----- Given data
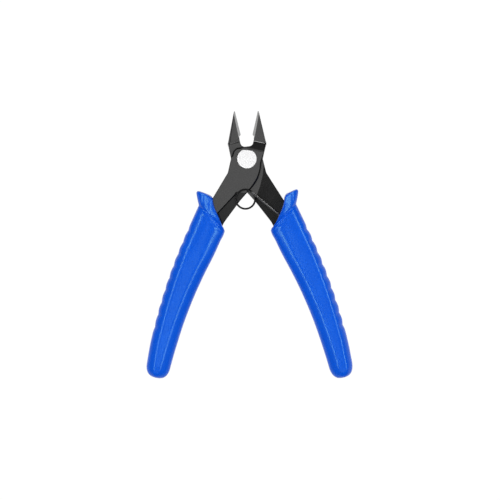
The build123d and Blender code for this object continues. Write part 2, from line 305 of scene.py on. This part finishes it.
def make_grip(name, side, body):
    """side is 1 for the right grip on the rear half and -1 for the left one on the front half."""
    stations = station_rows()
    lip, notch_depth, end_y, ridge = (
        (RIGHT_LIP, RIGHT_NOTCH, RIGHT_END_Y, RIGHT_RIDGE) if side > 0
        else (LEFT_LIP, LEFT_NOTCH, LEFT_END_Y, LEFT_RIDGE)
    )
    rows = list(reversed(guard_rows(stations[0], lip, ridge)))
    run = 0.0
    for i, row in enumerate(stations):
        if i:
            run += math.dist(row[2:4], stations[i - 1][2:4])
        rows.append(body_row(row, run, notch_depth, ridge))
    rows += end_rows(stations[-1], end_y, ridge)
    ring = len(rows[0])
    angle = side * math.radians(OPEN_ANGLE)
    turn = Matrix.Rotation(angle, 3, "Z")
    verts = []
    for row in rows:
        for x, y, z in row:
            at = turn @ Vector((side * x, y, 0))
            verts.append(spot(at.x, at.y, z + GRIP_MID_Z))
    faces = []
    for i in range(len(rows) - 1):
        for k in range(ring):
            a, b = i * ring + k, i * ring + (k + 1) % ring
            faces.append((a, a + ring, b + ring, b))
    half = ring // 2
    for k in range(half - 1):
        faces.append((k, k + 1, ring - 2 - k, ring - 1 - k))
    start = (len(rows) - 1) * ring
    tip = sum((Vector(v) for v in verts[start:]), Vector()) / ring
    verts.append(tip)
    for k in range(ring):
        faces.append((start + k, len(verts) - 1, start + (k + 1) % ring))
    if side > 0:
        faces = [tuple(reversed(f)) for f in faces]
    grip = new_piece(name, verts, faces, body)
    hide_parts(name.replace("_shell", ""))
    return grip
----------
### Given task
Write out the full listing exactly as given.

### Result of the exercise
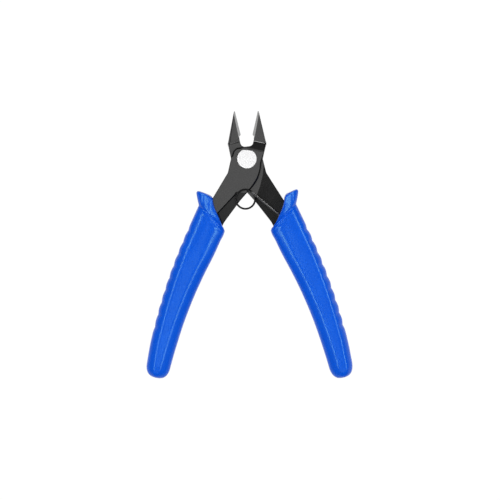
The build123d and Blender code for this object continues. Write part 2, from line 305 of scene.py on. This part finishes it.
def make_grip(name, side, body):
    """side is 1 for the right grip on the rear half and -1 for the left one on the front half."""
    stations = station_rows()
    lip, notch_depth, end_y, ridge = (
        (RIGHT_LIP, RIGHT_NOTCH, RIGHT_END_Y, RIGHT_RIDGE) if side > 0
        else (LEFT_LIP, LEFT_NOTCH, LEFT_END_Y, LEFT_RIDGE)
    )
    rows = list(reversed(guard_rows(stations[0], lip, ridge)))
    run = 0.0
    for i, row in enumerate(stations):
        if i:
            run += math.dist(row[2:4], stations[i - 1][2:4])
        rows.append(body_row(row, run, notch_depth, ridge))
    rows += end_rows(stations[-1], end_y, ridge)
    ring = len(rows[0])
    angle = side * math.radians(OPEN_ANGLE)
    turn = Matrix.Rotation(angle, 3, "Z")
    verts = []
    for row in rows:
        for x, y, z in row:
            at = turn @ Vector((side * x, y, 0))
            verts.append(spot(at.x, at.y, z + GRIP_MID_Z))
    faces = []
    for i in range(len(rows) - 1):
        for k in range(ring):
            a, b = i * ring + k, i * ring + (k + 1) % ring
            faces.append((a, a + ring, b + ring, b))
    half = ring // 2
    for k in range(half - 1):
        faces.append((k, k + 1, ring - 2 - k, ring - 1 - k))
    start = (len(rows) - 1) * ring
    tip = sum((Vector(v) for v in verts[start:]), Vector()) / ring
    verts.append(tip)
    for k in range(ring):
        faces.append((start + k, len(verts) - 1, start + (k + 1) % ring))
    if side > 0:
        faces = [tuple(reversed(f)) for f in faces]
    grip = new_piece(name, verts, faces, body)
    hide_parts(name.replace("_shell", ""))
    return grip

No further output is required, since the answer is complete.